North Dakota DissolutionNot every limited liability company (LLC) lasts forever. In fact, many LLCs in North Dakota are only intended to operate for a designated time period. Whatever your reasoning for closing up shop, the state of North Dakota has a specific process that all LLCs must go through before they are considered to be officially dissolved.

Which steps are involved in the North Dakota LLC dissolution process? Are there different processes for businesses based in North Dakota and those expanded from other states? When do you need to dissolve your LLC? We’ll answer all of these questions and more in this article.

How Do You Dissolve a North Dakota LLC?

When closing a business registered as an LLC in the state of North Dakota, you’ll need to take care to dissolve your business exactly as the state outlines. The most important part of this process is filing the correct paperwork with the relevant legal entities, but this is far from the only vital step.

In addition to filing documentation of your North Dakota LLC dissolution, you will need to liquidate the assets of your business, notify all individuals and business entities that have an interest in your company, and resolve any outstanding liabilities with vendors, suppliers, or clients.

There are potentially severe penalties for failing to comply with the North Dakota LLC dissolution process, and you as a business owner could be personally responsible for your LLC’s liabilities and debts. Therefore, it’s extremely important that you complete each step outlined in this guide to ensure an effective and compliant dissolution.

As for the question of when you should dissolve your LLC, you should do this as soon as you’re certain you will no longer conduct business through this entity. This gives you an opportunity to close up shop with the knowledge that you’re not transacting any business after you start the dissolution process.

Dissolution for Domestic North Dakota LLCs

Is your LLC based in North Dakota, and registered as a domestic entity in this state? If your business has not accepted any contributions, you’ll start your dissolution process with a document known as the Limited Liability Company Articles of Dissolution and Termination by Organizers. This form will include some crucial information about your business, so you should fill it out carefully and accurately.

Among the info you’ll need to complete this form is the official business name of your LLC, the date of your LLC’s original formation, your LLC’s federal tax ID number or EIN (Employer Identification Number), the signatures of your LLC’s members or organizers, and contact information in case the state has any questions about your dissolution.

The process for LLCs that have accepted contributions is considerably more complex. This process begins with the filing of a Notice of Dissolution, which you can find on North Dakota’s online business portal. This form requires your LLC’s business name, your federal tax ID number (EIN), the reason for dissolving your LLC, your name, signature, email address, phone number, and the date. The Notice of Dissolution costs just $10 to file.

Next, you’ll need to complete the Articles of Dissolution and Termination by Members document, which is also available on the state’s online portal. This form requires your LLC’s business name, your federal tax ID number (EIN), the effective date of your dissolution, an indication that your LLC either did or did not give notice to its creditors and claimants, your name, signature, email address, phone number, and the date.

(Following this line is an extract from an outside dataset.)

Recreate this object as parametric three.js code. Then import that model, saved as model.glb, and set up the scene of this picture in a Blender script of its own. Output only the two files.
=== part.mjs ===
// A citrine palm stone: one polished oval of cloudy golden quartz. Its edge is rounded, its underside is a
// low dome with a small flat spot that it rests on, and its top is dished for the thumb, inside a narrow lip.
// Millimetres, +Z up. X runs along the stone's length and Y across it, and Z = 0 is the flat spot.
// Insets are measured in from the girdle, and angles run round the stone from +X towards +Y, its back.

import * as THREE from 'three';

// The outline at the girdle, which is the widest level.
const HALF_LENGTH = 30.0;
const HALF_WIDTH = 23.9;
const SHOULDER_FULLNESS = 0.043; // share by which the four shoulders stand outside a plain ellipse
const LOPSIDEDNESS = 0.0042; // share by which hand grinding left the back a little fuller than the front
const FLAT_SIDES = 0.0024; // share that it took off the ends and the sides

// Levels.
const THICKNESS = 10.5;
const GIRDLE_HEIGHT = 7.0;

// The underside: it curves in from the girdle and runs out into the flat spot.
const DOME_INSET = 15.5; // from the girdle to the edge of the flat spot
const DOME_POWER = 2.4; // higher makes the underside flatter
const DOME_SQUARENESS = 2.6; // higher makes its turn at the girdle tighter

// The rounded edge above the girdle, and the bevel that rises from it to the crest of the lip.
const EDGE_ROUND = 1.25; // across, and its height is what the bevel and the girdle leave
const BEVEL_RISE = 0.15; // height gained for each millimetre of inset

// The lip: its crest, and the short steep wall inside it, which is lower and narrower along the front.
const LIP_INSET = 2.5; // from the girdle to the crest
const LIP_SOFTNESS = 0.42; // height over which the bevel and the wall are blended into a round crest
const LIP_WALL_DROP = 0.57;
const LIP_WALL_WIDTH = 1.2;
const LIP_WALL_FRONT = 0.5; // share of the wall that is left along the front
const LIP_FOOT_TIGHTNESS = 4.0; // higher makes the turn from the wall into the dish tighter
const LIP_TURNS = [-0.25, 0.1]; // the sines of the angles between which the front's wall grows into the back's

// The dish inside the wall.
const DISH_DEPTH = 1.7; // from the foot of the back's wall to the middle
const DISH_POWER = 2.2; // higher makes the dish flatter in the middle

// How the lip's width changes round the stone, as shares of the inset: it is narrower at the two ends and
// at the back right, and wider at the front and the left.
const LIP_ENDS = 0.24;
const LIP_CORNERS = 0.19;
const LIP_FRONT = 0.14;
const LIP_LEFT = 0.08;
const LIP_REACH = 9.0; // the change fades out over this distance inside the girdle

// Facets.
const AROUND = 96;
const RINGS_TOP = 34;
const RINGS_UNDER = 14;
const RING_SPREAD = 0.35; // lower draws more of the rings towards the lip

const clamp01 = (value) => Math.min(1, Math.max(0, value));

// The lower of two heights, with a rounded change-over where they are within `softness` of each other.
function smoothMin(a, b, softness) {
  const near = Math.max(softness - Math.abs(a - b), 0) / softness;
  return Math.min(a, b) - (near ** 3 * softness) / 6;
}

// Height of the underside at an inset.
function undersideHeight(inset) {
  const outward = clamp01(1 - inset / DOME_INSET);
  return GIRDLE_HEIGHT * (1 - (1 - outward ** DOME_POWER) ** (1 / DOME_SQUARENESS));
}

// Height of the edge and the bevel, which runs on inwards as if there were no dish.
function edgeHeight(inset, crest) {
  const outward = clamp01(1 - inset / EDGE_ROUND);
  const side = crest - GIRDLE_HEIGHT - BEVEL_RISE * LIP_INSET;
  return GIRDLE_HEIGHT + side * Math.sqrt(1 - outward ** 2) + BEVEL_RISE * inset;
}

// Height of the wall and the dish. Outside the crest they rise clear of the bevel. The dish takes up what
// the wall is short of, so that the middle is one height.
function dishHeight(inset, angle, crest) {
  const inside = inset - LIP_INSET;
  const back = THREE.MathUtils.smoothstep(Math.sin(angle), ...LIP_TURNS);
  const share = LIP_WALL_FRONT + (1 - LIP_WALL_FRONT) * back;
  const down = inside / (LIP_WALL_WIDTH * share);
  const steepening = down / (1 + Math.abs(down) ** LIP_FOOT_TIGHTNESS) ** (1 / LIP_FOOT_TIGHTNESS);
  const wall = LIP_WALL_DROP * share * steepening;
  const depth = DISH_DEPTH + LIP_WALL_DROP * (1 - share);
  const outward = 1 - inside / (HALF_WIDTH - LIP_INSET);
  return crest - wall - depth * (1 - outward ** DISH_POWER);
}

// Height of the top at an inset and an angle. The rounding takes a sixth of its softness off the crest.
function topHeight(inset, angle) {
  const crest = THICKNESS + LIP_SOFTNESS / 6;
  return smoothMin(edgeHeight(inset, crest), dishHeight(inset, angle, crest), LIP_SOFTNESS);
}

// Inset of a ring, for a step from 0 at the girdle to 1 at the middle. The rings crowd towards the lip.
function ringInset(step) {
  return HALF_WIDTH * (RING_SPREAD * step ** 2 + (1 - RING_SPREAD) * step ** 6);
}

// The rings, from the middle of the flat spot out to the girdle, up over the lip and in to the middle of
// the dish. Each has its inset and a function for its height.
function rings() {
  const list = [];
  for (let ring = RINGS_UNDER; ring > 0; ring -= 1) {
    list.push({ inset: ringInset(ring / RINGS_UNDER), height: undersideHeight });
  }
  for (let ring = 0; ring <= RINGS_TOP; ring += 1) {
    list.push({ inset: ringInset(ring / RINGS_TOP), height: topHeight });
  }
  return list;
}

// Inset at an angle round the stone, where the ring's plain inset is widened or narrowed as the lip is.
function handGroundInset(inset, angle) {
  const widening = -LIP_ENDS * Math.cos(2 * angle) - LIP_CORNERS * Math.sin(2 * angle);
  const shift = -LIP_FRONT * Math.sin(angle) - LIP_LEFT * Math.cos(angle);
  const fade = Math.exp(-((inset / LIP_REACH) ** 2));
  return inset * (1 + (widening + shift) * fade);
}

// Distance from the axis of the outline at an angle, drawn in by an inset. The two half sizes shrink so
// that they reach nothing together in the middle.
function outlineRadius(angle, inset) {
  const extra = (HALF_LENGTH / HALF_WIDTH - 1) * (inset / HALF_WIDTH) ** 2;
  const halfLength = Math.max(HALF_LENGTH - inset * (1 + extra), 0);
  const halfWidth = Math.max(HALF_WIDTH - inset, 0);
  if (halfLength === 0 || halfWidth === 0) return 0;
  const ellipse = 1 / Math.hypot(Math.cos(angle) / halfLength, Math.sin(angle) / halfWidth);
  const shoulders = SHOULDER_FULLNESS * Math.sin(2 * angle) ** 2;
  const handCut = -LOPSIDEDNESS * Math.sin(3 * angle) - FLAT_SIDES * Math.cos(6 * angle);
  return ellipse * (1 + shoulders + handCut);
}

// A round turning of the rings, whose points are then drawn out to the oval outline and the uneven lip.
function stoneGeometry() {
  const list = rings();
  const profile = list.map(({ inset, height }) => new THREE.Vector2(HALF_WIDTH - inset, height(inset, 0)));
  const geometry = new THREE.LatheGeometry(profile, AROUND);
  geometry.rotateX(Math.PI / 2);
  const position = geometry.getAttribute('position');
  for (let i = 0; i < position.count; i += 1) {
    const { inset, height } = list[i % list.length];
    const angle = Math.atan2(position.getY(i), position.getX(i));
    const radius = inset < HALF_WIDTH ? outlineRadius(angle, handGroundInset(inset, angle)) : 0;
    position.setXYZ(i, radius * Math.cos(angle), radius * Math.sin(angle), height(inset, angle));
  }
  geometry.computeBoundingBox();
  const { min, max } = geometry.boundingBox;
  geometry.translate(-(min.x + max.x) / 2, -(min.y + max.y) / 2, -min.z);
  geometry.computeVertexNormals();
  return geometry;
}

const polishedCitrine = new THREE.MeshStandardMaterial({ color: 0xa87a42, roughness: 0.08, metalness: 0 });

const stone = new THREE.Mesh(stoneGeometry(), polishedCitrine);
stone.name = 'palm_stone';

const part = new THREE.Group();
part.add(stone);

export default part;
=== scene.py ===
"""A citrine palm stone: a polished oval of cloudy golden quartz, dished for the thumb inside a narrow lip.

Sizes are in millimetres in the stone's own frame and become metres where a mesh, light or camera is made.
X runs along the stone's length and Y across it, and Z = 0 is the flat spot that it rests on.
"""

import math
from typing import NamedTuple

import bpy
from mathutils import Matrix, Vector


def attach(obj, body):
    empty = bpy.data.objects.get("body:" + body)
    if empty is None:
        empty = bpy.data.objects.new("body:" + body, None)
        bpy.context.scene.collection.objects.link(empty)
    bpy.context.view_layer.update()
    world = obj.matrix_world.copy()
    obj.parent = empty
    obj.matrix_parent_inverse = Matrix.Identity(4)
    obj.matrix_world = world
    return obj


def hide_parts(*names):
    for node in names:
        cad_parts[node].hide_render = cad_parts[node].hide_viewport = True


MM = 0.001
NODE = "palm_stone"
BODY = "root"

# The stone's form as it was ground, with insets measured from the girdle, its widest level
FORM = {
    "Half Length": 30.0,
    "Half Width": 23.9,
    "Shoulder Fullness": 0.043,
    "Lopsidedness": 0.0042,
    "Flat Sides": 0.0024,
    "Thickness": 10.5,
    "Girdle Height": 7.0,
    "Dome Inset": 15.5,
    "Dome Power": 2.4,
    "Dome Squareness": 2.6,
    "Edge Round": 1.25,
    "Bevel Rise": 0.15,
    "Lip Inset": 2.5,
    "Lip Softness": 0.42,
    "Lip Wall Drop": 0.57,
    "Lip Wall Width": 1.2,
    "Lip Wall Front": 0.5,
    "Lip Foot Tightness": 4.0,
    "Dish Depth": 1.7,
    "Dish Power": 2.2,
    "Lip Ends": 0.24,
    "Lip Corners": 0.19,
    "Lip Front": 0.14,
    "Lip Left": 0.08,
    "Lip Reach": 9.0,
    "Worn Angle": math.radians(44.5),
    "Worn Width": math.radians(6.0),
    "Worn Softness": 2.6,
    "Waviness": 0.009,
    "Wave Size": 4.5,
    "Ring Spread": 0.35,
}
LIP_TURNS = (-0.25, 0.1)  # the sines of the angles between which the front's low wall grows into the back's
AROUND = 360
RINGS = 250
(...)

Once you’ve finished filling out the relevant forms, you can submit them to the Secretary of State via mail, fax, by hand, or online. No matter how you choose to submit them, the two different Articles of Dissolution and Termination documents both have a $20 filing fee.

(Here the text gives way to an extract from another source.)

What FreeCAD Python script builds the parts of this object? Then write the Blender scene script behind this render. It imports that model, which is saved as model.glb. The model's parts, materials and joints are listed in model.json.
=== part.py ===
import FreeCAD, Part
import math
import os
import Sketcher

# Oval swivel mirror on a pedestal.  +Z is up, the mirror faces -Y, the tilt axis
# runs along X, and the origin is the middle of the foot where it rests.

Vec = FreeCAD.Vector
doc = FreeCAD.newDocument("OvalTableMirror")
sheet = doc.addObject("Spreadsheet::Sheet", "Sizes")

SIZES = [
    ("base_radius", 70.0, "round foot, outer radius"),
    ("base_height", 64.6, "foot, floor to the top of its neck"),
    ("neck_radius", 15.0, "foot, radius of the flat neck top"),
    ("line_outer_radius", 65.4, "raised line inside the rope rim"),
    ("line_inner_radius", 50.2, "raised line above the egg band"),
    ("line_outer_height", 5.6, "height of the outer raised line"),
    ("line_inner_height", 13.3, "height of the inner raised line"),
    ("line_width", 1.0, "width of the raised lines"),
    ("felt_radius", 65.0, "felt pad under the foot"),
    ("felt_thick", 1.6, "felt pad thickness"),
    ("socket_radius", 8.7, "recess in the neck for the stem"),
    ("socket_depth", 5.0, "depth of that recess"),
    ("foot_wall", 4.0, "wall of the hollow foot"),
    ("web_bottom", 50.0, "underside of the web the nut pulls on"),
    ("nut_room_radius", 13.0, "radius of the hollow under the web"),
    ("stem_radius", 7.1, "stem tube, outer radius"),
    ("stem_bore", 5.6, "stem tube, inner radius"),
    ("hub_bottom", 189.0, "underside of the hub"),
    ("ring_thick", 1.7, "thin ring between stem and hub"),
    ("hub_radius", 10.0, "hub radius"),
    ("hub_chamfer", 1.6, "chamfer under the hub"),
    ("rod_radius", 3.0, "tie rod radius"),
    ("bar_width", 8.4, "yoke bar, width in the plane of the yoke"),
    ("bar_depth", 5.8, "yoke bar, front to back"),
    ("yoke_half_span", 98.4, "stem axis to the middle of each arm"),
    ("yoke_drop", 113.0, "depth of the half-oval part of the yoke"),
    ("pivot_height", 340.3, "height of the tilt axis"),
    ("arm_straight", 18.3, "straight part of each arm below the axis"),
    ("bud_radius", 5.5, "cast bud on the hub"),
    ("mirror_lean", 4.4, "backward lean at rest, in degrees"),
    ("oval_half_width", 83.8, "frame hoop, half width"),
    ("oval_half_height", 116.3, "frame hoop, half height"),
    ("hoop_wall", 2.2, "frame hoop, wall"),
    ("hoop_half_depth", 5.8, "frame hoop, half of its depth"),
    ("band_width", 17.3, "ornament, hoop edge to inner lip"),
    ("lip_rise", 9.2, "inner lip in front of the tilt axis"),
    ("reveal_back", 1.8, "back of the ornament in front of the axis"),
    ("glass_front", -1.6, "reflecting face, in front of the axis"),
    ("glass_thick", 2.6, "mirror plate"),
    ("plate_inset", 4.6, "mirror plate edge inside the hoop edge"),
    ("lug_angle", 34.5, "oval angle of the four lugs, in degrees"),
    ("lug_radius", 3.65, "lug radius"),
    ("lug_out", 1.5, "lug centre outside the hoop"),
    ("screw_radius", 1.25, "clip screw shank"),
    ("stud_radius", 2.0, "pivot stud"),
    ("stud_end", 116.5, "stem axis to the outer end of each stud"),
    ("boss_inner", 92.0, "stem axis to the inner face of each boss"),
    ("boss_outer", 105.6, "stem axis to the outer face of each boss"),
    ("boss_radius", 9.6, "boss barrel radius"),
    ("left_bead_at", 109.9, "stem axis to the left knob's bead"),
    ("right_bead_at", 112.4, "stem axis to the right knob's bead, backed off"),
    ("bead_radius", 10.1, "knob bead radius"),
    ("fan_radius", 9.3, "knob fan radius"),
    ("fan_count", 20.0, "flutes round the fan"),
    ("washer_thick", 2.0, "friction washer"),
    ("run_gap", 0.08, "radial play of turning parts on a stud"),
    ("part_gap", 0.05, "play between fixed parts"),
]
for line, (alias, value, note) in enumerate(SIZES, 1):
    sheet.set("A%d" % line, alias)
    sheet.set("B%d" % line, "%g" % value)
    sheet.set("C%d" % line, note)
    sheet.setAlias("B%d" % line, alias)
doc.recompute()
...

According to the Secretary of State’s website, you can expect a wait time of up to four weeks for the state to process your filing. Unlike most states, North Dakota does not have expedited options, so there is no way to speed up this process.

But what does this process look like for a business that was formed outside the state and then expanded to North Dakota?

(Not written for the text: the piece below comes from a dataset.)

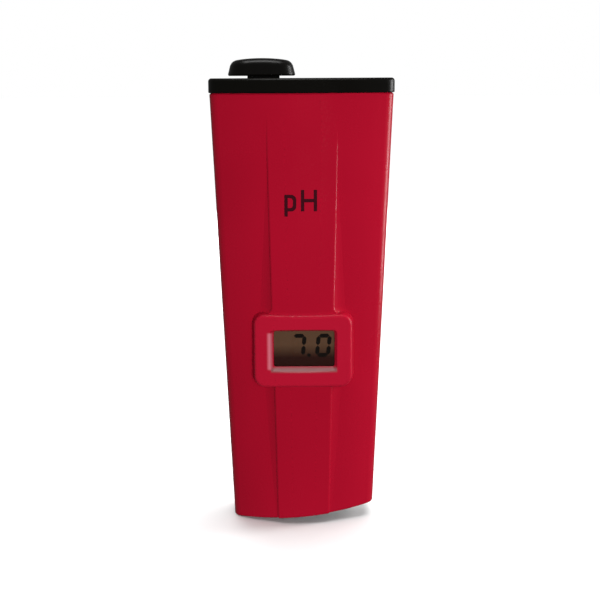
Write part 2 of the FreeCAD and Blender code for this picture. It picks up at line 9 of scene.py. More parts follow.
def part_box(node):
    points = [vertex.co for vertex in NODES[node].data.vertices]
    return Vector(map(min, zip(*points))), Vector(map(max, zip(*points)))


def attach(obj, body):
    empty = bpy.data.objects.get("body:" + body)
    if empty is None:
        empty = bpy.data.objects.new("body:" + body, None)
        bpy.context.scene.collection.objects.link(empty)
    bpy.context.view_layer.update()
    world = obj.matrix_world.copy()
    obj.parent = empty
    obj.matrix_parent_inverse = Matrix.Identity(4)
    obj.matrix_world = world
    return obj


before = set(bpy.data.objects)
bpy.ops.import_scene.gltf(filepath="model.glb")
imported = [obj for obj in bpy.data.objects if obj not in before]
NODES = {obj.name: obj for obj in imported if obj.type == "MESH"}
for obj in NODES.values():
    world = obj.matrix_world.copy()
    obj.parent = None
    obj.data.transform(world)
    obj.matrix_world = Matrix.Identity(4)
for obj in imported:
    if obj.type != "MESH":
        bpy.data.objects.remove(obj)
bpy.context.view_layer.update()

MM = 0.001
SCENE = bpy.context.scene
COLOR_A, COLOR_B, COLOR_OUT = 6, 7, 2     # the Mix node's colour sockets
NUMBER_FACTOR, NUMBER_A, NUMBER_B = 0, 2, 3    # and its plain number sockets
SMUDGE_SIZE, SCUFF_SIZE, GRAIN_SIZE, BRUSH_SIZE = 0.007, 0.0016, 0.00025, 0.0004    # metres
SCUFF_ROUGHNESS = 0.06

# Painted highlights on the front shell, in object coordinates (metres): the bezel's face painted lighter
# than the body, and glints painted on the window's left bevel and on its sill; the Y pairs fade out
# backwards
BEZEL_X, BEZEL_Y, BEZEL_Z = (-0.0115, 0.0115), (-0.0108, -0.0100), (0.0328, 0.0504)
BEVEL_X, BEVEL_Y, BEVEL_Z = (-0.0082, -0.0067), (-0.0104, -0.0100), (0.0372, 0.0460)
SILL_X, SILL_Z = (-0.0074, 0.0078), (0.0366, 0.0381)
# painted highlight colours: the bezel's lit face, the left bevel's glint and the sill's glint
BEZEL_PAINTED_LIGHT, BEVEL_PAINTED_GLINT, SILL_PAINTED_GLINT = (0.460, 0.0068, 0.029), (0.66, 0.16, 0.21), (0.28, 0.10, 0.105)

# The display film's own colour, and the painted shade that takes its lower part nearly black
FILM_BRIGHT, FILM_PAINTED_SHADE = (0.128, 0.066, 0.036), (0.026, 0.006, 0.004)
FILM_SHADE_BELOW, FILM_UNSHADED_ABOVE = 0.27, 0.60    # shares of the film's height


# ---------------------------------------------------------------- node materials

class Paint:
    """A node material: helpers that add nodes, and one Principled shader at the end."""

    def __init__(self, name):
        self.material = bpy.data.materials.new(name)
        self.material.use_nodes = True
        self.tree = self.material.node_tree
        self.shader = self.tree.nodes["Principled BSDF"]

    def node(self, kind, **settings):
        made = self.tree.nodes.new(kind)
        for key, value in settings.items():
            setattr(made, key, value)
        return made

    def link(self, source, target):
        self.tree.links.new(source, target)

    def set(self, **values):
        """Constant values on the shader's own sockets."""
        for key, value in values.items():
            self.shader.inputs[key.replace("_", " ")].default_value = value

    def feed(self, socket, value):
        """Links a socket, or sets it to a constant."""
        if isinstance(value, bpy.types.NodeSocket):
            self.link(value, socket)
        else:
            socket.default_value = value

    def place(self, stretch=(1, 1, 1)):
        """Object coordinates in metres, stretched."""
        coordinates = self.node("ShaderNodeTexCoord")
        mapping = self.node("ShaderNodeMapping")
        mapping.inputs["Scale"].default_value = stretch
        self.link(coordinates.outputs["Object"], mapping.inputs["Vector"])
        return mapping.outputs["Vector"]

    def axis(self, name):
        """One object coordinate, in metres."""
        split = self.node("ShaderNodeSeparateXYZ")
        self.link(self.place(), split.inputs["Vector"])
        return split.outputs[name]

    def noise(self, size, detail=3.0, roughness=0.5, stretch=(1, 1, 1)):
        """Noise with features of about size metres."""
        made = self.node("ShaderNodeTexNoise")
        made.inputs["Scale"].default_value = 1.0 / size
        made.inputs["Detail"].default_value = detail
        made.inputs["Roughness"].default_value = roughness
        self.link(self.place(stretch), made.inputs["Vector"])
        return made.outputs["Fac"]

    def spread(self, value, low, high, out_low=0.0, out_high=1.0):
        """value from low..high mapped to out_low..out_high, clamped."""
        made = self.node("ShaderNodeMapRange")
        for key, number in zip(("From Min", "From Max", "To Min", "To Max"), (low, high, out_low, out_high)):
            made.inputs[key].default_value = number
        self.link(value, made.inputs["Value"])
        return made.outputs["Result"]

    def math(self, operation, first, second):
        made = self.node("ShaderNodeMath", operation=operation)
        for socket, value in zip(made.inputs, (first, second)):
            self.feed(socket, value)
        return made.outputs[0]

    def mix(self, factor, first, second):
        """Blend of two colours, each a socket or three numbers."""
        made = self.node("ShaderNodeMix", data_type="RGBA")
        self.link(factor, made.inputs["Factor"])
        for index, value in ((COLOR_A, first), (COLOR_B, second)):
            self.feed(made.inputs[index], (*value, 1.0) if isinstance(value, tuple) else value)
        return made.outputs[COLOR_OUT]

    def bump(self, height, distance):
        made = self.node("ShaderNodeBump")
        made.inputs["Distance"].default_value = distance
        self.link(height, made.inputs["Height"])
        return made.outputs["Normal"]

    def finish(self, color=None, roughness=None, normal=None):
        for name, socket in (("Base Color", color), ("Roughness", roughness), ("Normal", normal)):
            if socket is not None:
                self.link(socket, self.shader.inputs[name])
        return self.material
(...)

Dissolution for Foreign LLCs in North Dakota

If you operate a foreign LLC in the state of North Dakota, the dissolution process looks quite different than it does for domestic entities. In fact, it’s actually technically called a withdrawal rather than a dissolution.

To dissolve a foreign LLC in this state, you’ll first complete the Certificate of Withdrawal document. Much of the information for this form is the same as the info provided for the Articles of Dissolution and Termination, but there are some differences for the foreign version.

This form requires your LLC’s official name, the federal tax ID number or EIN of your LLC, the jurisdiction where you originally formed your LLC, contact information for potential future service of process deliveries, the name of your LLC’s contact person, along with that person’s signature, email address, phone number, and the date.

The filing, fees, and turnaround times for this filing are exactly the same as they are for the Articles of Dissolution and Termination. You can submit the form to the Secretary of State via mail, fax, by hand, or online, along with your $20 filing fee.

You can expect a wait time of up to four weeks for the state to process your filing, and North Dakota does not have expedited options available.

Involuntary Dissolutions in North Dakota

We should also discuss the potential for an LLC to be involuntarily dissolved by the state. There are several reasons this could happen, and most of them revolve around significant mistakes made by the LLC’s ownership group.

For instance, North Dakota could involuntarily dissolve your LLC if you fail to file your annual reports, fail to file your dissolution documents, operate your business with no members for at least 90 days, operate your LLC in an unlawful or fraudulent manner, or if it is unreasonable to continue operating your LLC in accordance with your operating agreement or Articles of Organization.

It’s obviously never advisable to operate your LLC in a way that leads to the state dissolving it against your will. However, North Dakota doesn’t have terribly punitive laws for reinstating a dissolved LLC. Within one year of your LLC being dissolved, you will need to file any past due documents, pay any applicable fees, and submit a reinstatement request to the Secretary of State. If you wait for more than a year, you will need a court order to get your LLC back up and running.

Still, if you keep operating your business after the state involuntarily dissolves it, you could open yourself up to all sorts of legal issues due to the continued operation of a non-compliant entity. In general, you should be as careful as possible when it comes to following the rules and regulations in this state.

In Conclusion

It’s not that the process for dissolving or withdrawing your LLC in North Dakota is terribly difficult. However, it is a process that you need to take great care to complete in a compliant fashion, or you could expose your business to a wide variety of potential legal complications and financial penalties. Trust us when we say it’s much smarter and easier to simply follow the directions with care to avoid any issues.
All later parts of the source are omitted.